In the rush to capitalize on big data, the historical geographic data tend to be forgotten. This information can be difficult to capture in an easily usable form, especially when competing data collection systems don’t play well with other systems. This information also lacks the appeal of the impressive satellite imagery or the usefulness of production-specific data.
But what happens when farmers gain access to more and better historical geographic data? When collected on their own, historic paper records just take up space. Even digitized data about a given field’s soil conditions over a handful of years offers limited insight.
Now imagine a whole suite of records about an individual farm, rigorously gathered year-after-year and recorded with precision. Such data contains a much greater value, because it’s now possible to spot anomalies in long-term records.
The true utility, however, comes when data analytics and algorithms process and convert the information into an easy-to-visualize form. For instance, the yield of individual plants in a particular field can be measured and converted into a map. Areas of lowest growth, colored in red, immediately stand out, alerting farmers to problems in need of investigation. Perhaps the irrigation isn’t reaching part of the field, or there is some other mechanical problem. This allows small problems to be solved before they become a yield-destroying crisis. This is how properly refined data can create value, by providing farmers a competitive edge through risk mitigation.
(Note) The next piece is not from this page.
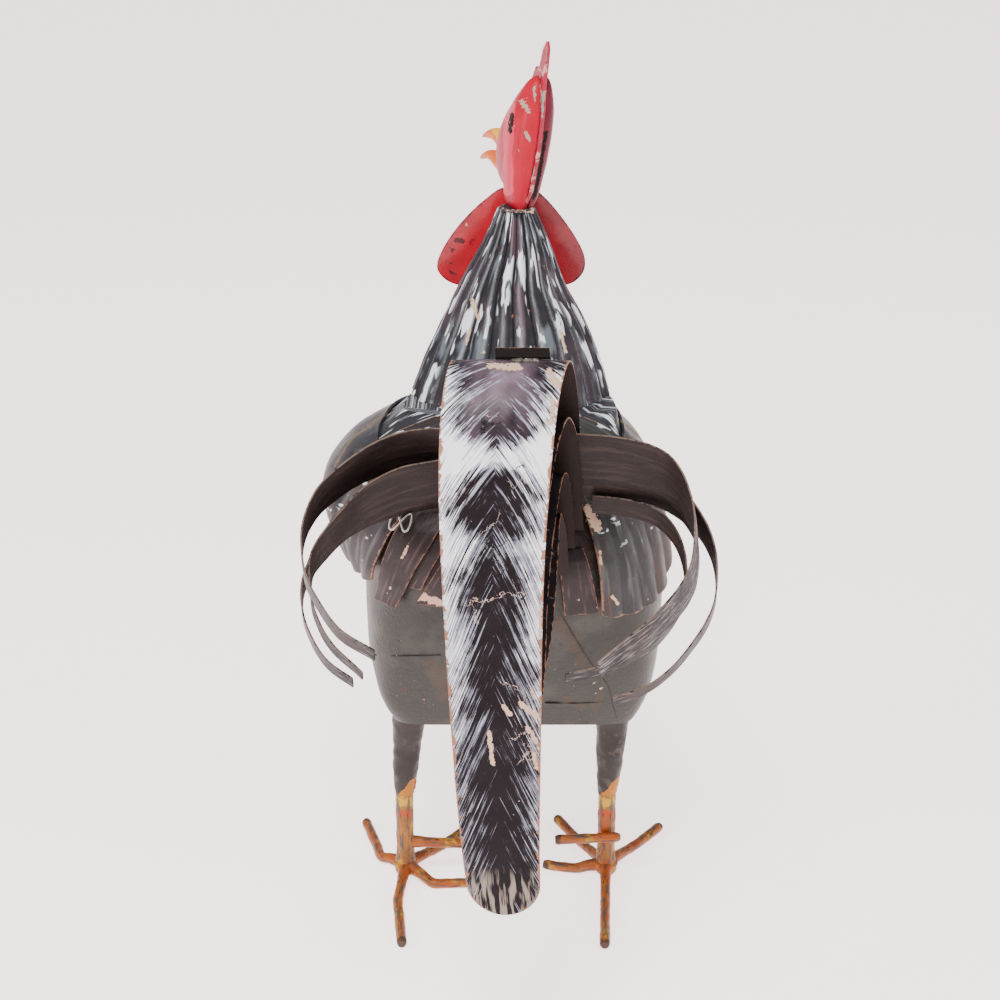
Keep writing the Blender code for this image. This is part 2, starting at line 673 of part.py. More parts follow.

Of course, it’s no secret that every player in the value chain has an interest in farmers’ data. Seed producers want to see how their varieties stack up against the competition. Scientists want to track trends that affect crop performance. Governments want to monitor big-picture production numbers that affect trade.
It’s easy to assume that out of these competing interests, the farmer is being left behind, but that’s not so. In every part of the value chain, the availability of more accurate historical geographic data improves products. Seed companies will make better products, and farmers will receive better advice about placement and management techniques. Ultimately, higher quality data mean better harvests and more profit for farmers.
But a great deal needs to happen before we will see improvement in the flow of information across the value chain. Remote-sensing equipment needs to become cheaper and easier to use. Data standards have to encourage better communication. Open data initiatives are working on these standards and encouraging transparency among industry players. The industry is also working to address the data privacy, ownership and security issues.
All of these steps bring us closer to the point where farmers and industry will be comfortable in harnessing the commoditized data that will drive innovation to the next level, and farm productivity and profitability to new heights.